The required output consists solely of the lines from the top of the listing through the line containing "trough_wall = 1.8; // [1.6:0.1:2]", transcribed exactly.

──────

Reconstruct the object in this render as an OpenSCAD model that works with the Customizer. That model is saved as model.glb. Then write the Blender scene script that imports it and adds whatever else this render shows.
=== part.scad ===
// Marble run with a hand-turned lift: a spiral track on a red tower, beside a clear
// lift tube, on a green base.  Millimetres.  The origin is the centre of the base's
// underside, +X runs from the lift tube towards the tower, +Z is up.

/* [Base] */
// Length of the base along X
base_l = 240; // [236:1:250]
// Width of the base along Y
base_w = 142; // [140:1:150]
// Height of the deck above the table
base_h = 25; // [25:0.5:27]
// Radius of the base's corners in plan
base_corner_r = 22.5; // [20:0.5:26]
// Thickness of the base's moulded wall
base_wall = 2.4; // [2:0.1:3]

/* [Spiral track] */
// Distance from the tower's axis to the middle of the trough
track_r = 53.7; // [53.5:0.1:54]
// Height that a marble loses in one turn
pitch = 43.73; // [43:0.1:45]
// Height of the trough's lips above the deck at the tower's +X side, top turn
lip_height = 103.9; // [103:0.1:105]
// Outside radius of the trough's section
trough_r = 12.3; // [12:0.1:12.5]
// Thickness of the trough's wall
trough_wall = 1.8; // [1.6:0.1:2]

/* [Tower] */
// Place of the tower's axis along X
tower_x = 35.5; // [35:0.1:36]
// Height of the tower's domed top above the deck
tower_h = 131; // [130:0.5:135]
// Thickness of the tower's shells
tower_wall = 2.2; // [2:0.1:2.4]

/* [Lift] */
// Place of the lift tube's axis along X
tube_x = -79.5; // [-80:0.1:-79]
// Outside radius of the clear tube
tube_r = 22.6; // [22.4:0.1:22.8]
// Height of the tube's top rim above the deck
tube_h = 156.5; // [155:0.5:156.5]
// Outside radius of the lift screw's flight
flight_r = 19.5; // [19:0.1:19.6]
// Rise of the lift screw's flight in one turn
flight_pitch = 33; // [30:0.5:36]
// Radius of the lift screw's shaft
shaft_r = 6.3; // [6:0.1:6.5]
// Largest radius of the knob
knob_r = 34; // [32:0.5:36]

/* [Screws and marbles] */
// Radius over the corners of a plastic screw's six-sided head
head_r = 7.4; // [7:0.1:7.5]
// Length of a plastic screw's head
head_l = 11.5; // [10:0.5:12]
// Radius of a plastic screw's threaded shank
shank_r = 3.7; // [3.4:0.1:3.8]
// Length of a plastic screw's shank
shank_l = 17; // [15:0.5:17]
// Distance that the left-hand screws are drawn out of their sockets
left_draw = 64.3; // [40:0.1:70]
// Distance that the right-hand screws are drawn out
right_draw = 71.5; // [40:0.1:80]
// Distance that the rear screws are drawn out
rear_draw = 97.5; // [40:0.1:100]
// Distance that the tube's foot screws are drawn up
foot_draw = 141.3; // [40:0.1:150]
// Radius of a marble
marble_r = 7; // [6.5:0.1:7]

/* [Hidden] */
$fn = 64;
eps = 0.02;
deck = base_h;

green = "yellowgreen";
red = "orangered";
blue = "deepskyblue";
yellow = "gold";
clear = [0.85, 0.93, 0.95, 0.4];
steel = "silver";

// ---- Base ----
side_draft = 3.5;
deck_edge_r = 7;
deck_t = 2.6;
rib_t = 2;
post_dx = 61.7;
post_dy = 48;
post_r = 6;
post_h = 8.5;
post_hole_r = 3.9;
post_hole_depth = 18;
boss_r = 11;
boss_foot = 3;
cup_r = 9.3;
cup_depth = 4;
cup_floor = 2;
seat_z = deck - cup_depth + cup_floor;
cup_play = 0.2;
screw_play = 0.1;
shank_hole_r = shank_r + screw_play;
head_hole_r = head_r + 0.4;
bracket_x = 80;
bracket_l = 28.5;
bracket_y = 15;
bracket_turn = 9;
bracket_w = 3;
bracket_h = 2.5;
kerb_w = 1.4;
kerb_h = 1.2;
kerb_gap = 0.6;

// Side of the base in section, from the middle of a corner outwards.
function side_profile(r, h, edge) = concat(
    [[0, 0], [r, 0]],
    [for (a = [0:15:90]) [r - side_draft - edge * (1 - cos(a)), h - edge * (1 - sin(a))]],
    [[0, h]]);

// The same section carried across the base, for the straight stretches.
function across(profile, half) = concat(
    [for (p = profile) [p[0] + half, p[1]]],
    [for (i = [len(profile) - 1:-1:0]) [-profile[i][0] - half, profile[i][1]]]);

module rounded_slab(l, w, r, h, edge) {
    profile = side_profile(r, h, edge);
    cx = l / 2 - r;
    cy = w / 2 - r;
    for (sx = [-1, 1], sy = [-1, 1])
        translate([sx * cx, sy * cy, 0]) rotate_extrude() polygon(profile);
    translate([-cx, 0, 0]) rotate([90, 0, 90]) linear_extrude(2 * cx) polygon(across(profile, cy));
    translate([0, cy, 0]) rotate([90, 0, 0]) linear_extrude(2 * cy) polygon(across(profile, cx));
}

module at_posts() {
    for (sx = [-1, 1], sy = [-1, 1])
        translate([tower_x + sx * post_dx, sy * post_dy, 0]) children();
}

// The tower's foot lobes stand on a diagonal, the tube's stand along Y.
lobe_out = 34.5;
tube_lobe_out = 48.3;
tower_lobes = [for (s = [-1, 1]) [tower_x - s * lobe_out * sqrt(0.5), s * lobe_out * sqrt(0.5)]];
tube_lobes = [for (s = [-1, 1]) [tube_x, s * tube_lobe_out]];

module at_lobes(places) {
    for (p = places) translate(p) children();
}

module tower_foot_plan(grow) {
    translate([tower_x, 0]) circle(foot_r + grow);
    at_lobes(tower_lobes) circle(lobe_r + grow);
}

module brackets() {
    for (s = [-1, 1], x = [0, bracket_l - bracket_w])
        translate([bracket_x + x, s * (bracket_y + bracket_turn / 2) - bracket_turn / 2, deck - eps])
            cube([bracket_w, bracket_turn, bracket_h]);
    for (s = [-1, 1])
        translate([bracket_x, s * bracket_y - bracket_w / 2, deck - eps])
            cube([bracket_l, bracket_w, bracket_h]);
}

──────

[Result of this task]:
Reconstruct the object in this render as an OpenSCAD model that works with the Customizer. That model is saved as model.glb. Then write the Blender scene script that imports it and adds whatever else this render shows.
=== part.scad ===
// Marble run with a hand-turned lift: a spiral track on a red tower, beside a clear
// lift tube, on a green base.  Millimetres.  The origin is the centre of the base's
// underside, +X runs from the lift tube towards the tower, +Z is up.

/* [Base] */
// Length of the base along X
base_l = 240; // [236:1:250]
// Width of the base along Y
base_w = 142; // [140:1:150]
// Height of the deck above the table
base_h = 25; // [25:0.5:27]
// Radius of the base's corners in plan
base_corner_r = 22.5; // [20:0.5:26]
// Thickness of the base's moulded wall
base_wall = 2.4; // [2:0.1:3]

/* [Spiral track] */
// Distance from the tower's axis to the middle of the trough
track_r = 53.7; // [53.5:0.1:54]
// Height that a marble loses in one turn
pitch = 43.73; // [43:0.1:45]
// Height of the trough's lips above the deck at the tower's +X side, top turn
lip_height = 103.9; // [103:0.1:105]
// Outside radius of the trough's section
trough_r = 12.3; // [12:0.1:12.5]
// Thickness of the trough's wall
trough_wall = 1.8; // [1.6:0.1:2]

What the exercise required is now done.